▶ _Your goal_
Everything from the line containing "spring = valve_spring()" through the line containing "for node in" should be repeated exactly, and nothing else from the data.

▶ _Supplied data_
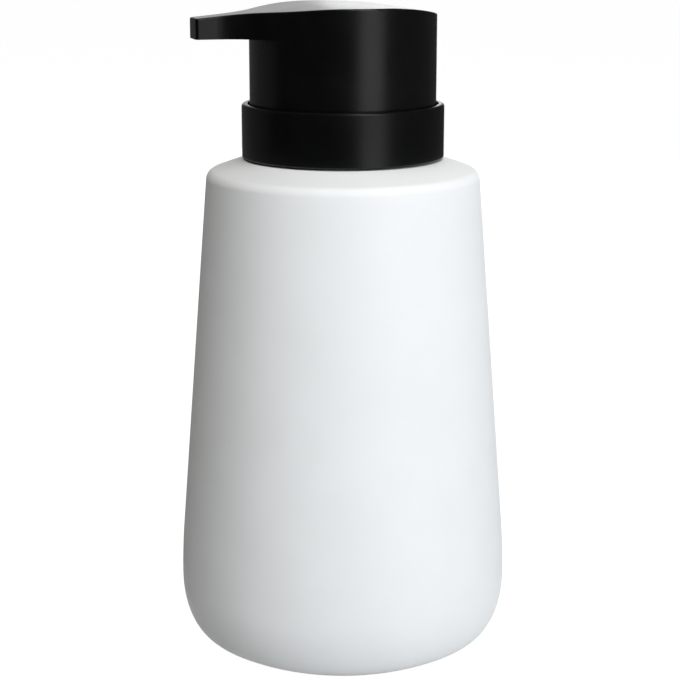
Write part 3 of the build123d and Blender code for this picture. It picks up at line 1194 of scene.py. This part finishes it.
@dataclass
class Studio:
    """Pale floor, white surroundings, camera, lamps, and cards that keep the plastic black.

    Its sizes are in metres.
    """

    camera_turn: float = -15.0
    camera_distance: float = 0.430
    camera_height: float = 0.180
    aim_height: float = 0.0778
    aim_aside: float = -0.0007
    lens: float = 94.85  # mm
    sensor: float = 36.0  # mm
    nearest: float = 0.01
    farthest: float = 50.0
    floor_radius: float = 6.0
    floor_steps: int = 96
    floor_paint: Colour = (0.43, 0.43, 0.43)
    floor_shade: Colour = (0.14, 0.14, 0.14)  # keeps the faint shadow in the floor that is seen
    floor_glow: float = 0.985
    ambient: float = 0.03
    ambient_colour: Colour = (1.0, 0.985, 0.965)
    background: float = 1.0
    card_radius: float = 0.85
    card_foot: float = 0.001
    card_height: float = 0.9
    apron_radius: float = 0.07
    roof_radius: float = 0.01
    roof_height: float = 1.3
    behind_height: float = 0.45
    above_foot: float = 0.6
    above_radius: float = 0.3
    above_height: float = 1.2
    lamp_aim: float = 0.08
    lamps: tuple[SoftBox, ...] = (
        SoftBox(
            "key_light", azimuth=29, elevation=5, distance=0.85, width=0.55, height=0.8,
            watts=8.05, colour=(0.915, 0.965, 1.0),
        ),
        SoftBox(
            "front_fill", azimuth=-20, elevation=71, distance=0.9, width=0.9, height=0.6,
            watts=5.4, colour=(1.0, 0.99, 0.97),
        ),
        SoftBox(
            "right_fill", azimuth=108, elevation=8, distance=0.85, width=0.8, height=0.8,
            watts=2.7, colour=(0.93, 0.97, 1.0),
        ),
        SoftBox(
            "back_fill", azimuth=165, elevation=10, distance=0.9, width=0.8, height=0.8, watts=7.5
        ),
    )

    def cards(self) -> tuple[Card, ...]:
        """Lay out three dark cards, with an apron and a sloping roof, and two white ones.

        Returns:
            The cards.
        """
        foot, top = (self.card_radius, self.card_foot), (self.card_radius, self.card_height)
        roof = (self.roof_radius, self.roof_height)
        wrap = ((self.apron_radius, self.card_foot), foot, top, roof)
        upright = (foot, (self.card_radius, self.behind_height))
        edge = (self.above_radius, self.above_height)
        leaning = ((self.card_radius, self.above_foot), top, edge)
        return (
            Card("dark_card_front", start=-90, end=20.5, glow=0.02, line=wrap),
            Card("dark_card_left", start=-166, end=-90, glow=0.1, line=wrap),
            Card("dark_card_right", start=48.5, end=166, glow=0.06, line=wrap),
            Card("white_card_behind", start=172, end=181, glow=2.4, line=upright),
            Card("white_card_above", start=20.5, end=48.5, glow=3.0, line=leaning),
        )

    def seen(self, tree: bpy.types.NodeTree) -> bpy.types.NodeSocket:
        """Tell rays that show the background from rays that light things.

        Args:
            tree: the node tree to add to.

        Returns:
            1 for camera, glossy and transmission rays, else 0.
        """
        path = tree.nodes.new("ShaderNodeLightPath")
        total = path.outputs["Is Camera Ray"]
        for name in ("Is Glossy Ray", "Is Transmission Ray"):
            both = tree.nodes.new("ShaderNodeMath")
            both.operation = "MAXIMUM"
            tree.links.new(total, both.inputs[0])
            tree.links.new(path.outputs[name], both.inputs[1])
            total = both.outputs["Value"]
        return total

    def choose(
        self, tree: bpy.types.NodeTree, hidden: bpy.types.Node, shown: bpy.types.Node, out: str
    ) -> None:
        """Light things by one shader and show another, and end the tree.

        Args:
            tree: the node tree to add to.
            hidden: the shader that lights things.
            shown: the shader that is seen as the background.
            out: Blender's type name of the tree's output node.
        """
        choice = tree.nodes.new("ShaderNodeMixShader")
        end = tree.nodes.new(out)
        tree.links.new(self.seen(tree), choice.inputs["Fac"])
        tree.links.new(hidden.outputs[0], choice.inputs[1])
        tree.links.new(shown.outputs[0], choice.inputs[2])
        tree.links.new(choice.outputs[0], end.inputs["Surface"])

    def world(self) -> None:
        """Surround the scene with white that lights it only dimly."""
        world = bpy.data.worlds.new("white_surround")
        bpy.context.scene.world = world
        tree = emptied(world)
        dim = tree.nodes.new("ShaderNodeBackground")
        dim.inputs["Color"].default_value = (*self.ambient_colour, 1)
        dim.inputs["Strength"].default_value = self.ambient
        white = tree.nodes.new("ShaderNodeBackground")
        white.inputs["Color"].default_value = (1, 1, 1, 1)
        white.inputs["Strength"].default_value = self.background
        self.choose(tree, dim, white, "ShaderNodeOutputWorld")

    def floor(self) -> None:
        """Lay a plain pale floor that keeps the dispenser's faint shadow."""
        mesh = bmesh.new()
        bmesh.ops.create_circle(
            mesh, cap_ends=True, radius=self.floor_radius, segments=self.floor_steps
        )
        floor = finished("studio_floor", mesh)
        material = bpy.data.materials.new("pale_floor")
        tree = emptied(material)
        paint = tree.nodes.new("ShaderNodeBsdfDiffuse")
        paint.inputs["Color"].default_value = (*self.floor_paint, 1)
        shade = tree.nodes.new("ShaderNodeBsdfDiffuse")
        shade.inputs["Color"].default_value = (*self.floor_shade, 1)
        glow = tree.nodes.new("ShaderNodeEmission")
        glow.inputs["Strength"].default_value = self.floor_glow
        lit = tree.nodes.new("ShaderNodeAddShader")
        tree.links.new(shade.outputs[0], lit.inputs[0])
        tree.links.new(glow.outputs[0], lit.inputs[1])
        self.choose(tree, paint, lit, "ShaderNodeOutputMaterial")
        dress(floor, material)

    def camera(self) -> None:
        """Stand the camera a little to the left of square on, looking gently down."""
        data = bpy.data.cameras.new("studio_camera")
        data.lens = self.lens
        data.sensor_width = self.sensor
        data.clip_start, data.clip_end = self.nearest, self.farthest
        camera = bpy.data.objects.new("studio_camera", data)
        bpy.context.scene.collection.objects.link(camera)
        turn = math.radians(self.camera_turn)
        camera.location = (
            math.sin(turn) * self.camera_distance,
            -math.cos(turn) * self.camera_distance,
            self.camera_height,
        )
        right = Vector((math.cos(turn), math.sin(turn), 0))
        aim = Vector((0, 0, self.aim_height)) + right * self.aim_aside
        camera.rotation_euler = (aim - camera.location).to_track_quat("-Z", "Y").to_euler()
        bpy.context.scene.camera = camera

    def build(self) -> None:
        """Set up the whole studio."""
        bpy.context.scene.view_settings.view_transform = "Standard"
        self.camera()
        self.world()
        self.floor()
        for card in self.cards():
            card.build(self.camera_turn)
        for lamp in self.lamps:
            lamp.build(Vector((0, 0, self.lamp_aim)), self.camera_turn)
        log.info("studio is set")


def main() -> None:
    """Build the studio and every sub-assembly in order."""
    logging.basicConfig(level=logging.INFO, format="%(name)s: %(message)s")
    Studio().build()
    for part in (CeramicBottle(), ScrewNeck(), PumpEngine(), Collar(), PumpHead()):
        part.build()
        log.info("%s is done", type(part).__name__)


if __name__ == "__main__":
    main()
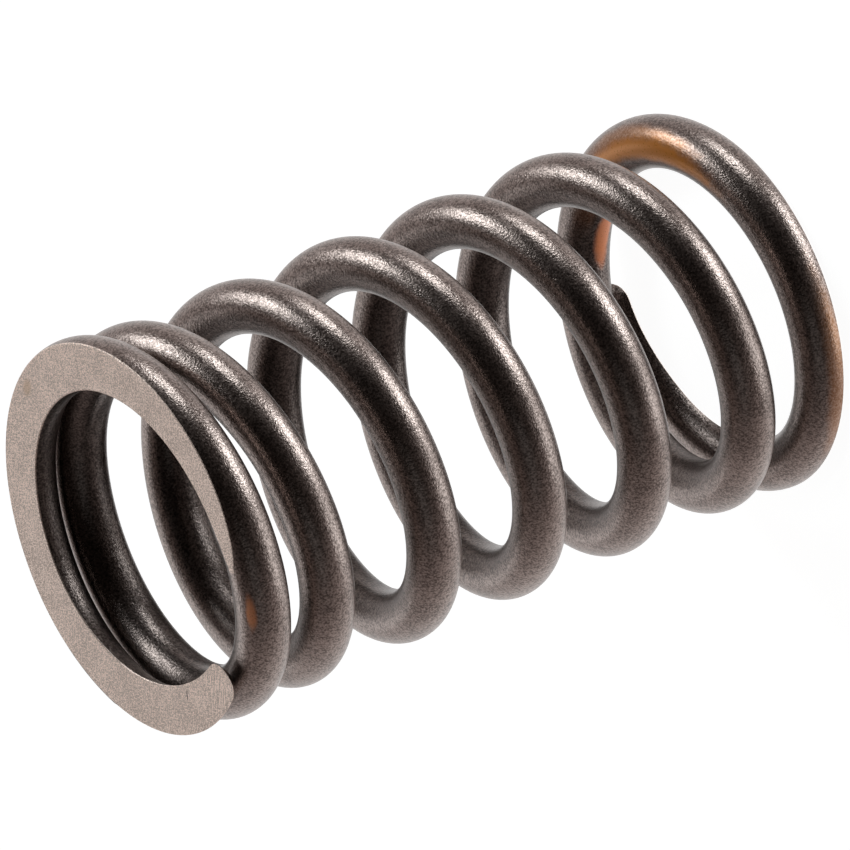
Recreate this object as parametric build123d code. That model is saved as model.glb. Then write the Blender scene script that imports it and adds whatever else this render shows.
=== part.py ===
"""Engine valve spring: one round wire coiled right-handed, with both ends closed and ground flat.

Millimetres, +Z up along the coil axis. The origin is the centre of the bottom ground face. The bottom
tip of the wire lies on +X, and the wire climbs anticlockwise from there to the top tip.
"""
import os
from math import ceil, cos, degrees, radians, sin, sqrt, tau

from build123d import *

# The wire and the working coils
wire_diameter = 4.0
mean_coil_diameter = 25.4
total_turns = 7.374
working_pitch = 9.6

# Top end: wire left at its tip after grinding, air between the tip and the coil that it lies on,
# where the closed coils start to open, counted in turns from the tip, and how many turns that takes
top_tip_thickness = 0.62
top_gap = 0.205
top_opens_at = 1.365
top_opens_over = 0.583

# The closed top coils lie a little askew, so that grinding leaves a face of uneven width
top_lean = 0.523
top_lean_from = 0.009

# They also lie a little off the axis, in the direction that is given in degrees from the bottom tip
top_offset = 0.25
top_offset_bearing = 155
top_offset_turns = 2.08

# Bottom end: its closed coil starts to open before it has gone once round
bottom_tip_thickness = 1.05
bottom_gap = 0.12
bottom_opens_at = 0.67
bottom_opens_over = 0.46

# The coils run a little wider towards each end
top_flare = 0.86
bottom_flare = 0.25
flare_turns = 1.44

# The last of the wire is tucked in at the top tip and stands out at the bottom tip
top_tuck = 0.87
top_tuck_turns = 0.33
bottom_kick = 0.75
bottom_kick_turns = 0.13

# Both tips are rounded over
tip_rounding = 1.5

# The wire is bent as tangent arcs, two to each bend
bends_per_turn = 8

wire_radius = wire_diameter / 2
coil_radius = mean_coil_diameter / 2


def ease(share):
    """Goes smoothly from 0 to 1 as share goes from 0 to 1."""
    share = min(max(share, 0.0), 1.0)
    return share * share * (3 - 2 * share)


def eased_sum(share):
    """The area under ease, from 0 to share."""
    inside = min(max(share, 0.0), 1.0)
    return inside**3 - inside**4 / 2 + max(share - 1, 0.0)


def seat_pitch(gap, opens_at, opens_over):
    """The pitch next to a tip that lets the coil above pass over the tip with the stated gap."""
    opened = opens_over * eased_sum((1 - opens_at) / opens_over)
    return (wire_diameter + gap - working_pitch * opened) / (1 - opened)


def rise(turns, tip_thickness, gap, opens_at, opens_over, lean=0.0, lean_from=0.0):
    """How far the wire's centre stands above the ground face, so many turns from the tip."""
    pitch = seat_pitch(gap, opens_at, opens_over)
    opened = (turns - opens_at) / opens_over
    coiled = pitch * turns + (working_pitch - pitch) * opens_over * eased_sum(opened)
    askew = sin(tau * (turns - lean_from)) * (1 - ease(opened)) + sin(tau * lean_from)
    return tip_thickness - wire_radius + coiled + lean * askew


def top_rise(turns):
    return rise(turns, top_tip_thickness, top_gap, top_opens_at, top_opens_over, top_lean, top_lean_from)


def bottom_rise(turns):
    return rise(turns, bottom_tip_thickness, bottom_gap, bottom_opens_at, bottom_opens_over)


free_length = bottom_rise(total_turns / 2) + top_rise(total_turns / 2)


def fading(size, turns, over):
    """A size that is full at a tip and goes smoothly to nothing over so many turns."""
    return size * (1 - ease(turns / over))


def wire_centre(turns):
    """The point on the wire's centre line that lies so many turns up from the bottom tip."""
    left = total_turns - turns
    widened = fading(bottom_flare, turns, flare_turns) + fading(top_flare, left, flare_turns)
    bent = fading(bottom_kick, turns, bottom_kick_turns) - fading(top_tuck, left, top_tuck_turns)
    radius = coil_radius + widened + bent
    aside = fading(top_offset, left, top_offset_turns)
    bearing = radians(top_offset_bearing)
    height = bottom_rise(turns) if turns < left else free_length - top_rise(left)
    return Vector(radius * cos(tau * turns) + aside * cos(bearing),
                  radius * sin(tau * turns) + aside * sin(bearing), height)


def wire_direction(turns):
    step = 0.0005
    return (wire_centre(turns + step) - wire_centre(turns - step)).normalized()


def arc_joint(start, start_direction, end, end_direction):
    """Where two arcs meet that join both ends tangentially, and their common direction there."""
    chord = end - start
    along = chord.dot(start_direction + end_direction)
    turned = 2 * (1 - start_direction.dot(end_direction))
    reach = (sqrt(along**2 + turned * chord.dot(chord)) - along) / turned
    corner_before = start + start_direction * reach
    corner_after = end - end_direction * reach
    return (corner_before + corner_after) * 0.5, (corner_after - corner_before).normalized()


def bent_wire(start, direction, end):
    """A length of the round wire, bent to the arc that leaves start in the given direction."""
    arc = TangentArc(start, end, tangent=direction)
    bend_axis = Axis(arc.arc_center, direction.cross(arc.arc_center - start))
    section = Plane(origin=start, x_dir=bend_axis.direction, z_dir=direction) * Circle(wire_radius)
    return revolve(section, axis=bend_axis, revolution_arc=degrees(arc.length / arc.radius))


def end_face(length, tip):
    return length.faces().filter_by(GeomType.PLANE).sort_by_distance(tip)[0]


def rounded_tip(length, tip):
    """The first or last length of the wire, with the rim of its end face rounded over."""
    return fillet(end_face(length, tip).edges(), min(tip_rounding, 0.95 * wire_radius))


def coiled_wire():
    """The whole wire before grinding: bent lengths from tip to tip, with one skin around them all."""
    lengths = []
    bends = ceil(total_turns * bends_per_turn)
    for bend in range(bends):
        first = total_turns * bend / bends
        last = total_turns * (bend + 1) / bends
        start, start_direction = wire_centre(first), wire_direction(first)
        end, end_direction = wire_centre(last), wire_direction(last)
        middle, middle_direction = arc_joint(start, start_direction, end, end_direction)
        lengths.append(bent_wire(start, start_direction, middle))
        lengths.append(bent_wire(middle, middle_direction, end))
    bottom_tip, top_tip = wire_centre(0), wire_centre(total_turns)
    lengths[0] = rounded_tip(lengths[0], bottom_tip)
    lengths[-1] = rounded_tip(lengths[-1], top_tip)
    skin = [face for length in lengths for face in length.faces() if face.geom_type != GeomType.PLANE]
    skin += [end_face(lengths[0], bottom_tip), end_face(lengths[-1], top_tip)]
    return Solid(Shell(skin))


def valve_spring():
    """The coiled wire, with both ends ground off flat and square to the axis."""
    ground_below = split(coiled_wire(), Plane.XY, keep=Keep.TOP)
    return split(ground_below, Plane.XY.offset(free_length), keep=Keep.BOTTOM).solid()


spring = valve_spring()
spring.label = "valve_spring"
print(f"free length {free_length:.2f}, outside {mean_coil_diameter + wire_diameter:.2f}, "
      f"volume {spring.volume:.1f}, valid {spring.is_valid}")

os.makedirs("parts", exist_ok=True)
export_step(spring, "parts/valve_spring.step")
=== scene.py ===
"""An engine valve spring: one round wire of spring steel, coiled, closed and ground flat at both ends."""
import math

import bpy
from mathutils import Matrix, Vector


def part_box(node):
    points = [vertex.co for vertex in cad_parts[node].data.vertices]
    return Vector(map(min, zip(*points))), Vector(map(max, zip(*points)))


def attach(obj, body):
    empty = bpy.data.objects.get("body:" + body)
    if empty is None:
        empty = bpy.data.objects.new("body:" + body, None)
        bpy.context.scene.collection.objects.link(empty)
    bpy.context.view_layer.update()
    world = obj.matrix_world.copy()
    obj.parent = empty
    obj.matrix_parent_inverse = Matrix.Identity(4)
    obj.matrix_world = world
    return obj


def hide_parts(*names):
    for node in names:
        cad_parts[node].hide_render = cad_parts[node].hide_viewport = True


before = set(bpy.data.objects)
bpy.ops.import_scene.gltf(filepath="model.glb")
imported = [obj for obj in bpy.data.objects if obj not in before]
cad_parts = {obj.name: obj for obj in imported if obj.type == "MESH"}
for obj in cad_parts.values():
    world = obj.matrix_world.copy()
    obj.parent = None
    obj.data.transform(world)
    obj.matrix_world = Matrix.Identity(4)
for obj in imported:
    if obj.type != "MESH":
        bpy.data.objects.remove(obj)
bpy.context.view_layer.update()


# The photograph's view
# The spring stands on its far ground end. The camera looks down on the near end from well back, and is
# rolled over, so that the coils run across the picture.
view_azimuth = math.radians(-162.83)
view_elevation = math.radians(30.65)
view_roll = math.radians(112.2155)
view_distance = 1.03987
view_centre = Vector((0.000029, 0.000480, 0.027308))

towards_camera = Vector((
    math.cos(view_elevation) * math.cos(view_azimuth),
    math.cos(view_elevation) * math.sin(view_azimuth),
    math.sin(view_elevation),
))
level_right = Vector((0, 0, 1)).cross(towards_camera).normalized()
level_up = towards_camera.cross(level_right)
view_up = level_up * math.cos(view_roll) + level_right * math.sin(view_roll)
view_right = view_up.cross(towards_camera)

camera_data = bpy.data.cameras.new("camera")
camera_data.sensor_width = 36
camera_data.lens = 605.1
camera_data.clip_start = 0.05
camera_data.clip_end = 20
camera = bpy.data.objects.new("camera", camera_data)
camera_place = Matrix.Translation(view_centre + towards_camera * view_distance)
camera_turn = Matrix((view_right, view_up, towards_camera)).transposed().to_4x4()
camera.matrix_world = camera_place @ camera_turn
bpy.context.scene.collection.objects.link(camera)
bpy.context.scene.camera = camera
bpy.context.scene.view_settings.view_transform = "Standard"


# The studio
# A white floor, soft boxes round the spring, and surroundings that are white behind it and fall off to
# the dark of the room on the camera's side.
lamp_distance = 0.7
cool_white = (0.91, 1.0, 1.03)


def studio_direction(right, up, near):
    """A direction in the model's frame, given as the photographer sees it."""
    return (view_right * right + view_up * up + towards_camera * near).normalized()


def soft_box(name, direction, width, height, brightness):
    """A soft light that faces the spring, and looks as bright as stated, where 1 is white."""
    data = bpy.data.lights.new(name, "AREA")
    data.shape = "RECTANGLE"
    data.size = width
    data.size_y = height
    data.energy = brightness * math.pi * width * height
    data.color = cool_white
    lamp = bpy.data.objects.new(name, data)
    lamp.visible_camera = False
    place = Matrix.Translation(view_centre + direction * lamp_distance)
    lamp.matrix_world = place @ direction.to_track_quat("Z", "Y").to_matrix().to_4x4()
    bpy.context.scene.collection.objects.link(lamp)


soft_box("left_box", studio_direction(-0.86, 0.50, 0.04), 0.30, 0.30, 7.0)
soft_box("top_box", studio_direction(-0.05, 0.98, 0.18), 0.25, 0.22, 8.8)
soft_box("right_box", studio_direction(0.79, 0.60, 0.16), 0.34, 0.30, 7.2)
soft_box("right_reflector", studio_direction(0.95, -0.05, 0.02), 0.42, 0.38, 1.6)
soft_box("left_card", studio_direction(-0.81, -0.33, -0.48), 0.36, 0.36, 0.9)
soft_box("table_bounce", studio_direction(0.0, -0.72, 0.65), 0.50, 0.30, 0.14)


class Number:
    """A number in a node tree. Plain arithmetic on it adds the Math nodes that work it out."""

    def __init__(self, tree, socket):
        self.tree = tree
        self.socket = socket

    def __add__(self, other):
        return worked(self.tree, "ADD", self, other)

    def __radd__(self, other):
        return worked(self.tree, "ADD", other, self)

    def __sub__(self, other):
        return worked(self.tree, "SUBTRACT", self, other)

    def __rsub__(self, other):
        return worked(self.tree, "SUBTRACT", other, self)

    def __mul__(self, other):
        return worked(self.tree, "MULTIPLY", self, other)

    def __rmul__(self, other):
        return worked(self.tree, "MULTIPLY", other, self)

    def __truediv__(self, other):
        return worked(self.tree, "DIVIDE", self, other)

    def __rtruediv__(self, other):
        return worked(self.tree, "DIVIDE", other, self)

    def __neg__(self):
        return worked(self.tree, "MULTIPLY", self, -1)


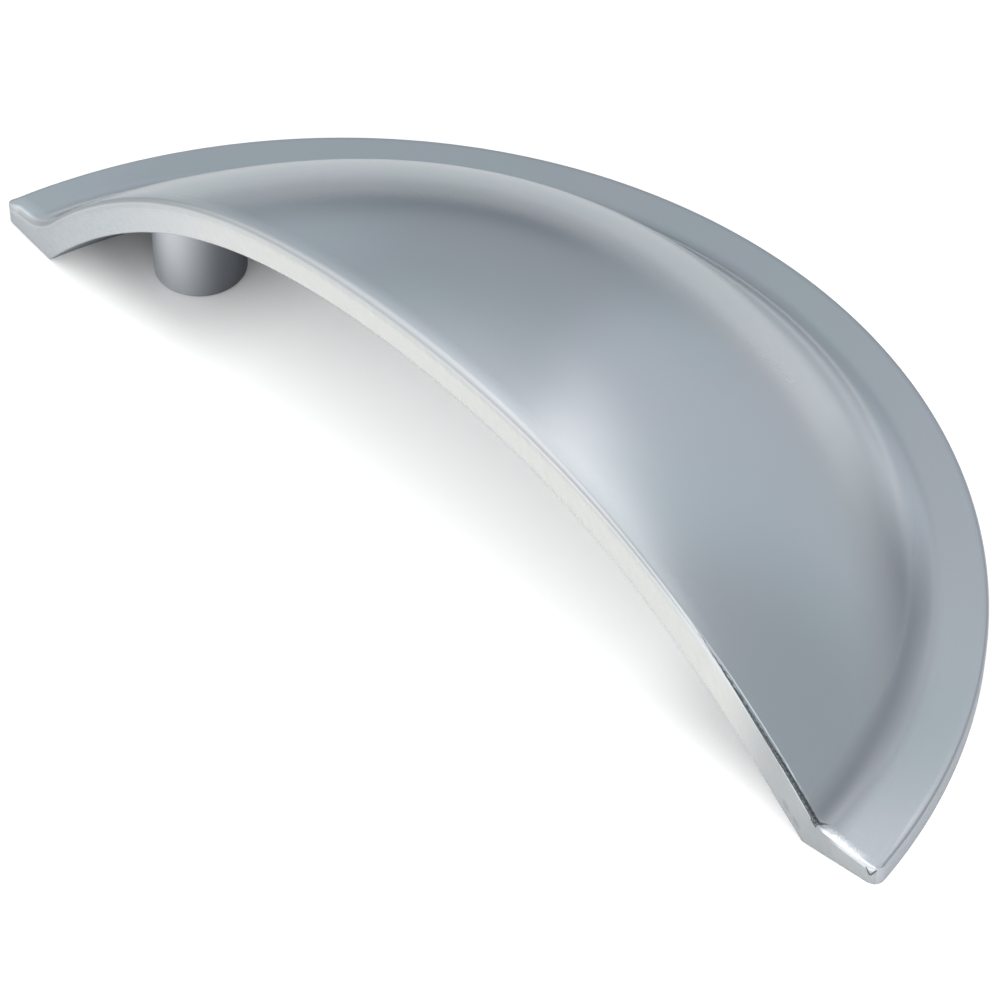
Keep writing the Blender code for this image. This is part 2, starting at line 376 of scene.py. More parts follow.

▶ _Response for this exercise_
spring = valve_spring()
spring.label = "valve_spring"
print(f"free length {free_length:.2f}, outside {mean_coil_diameter + wire_diameter:.2f}, "
      f"volume {spring.volume:.1f}, valid {spring.is_valid}")

os.makedirs("parts", exist_ok=True)
export_step(spring, "parts/valve_spring.step")
=== scene.py ===
"""An engine valve spring: one round wire of spring steel, coiled, closed and ground flat at both ends."""
import math

import bpy
from mathutils import Matrix, Vector


def part_box(node):
    points = [vertex.co for vertex in cad_parts[node].data.vertices]
    return Vector(map(min, zip(*points))), Vector(map(max, zip(*points)))


def attach(obj, body):
    empty = bpy.data.objects.get("body:" + body)
    if empty is None:
        empty = bpy.data.objects.new("body:" + body, None)
        bpy.context.scene.collection.objects.link(empty)
    bpy.context.view_layer.update()
    world = obj.matrix_world.copy()
    obj.parent = empty
    obj.matrix_parent_inverse = Matrix.Identity(4)
    obj.matrix_world = world
    return obj


def hide_parts(*names):
    for node in names:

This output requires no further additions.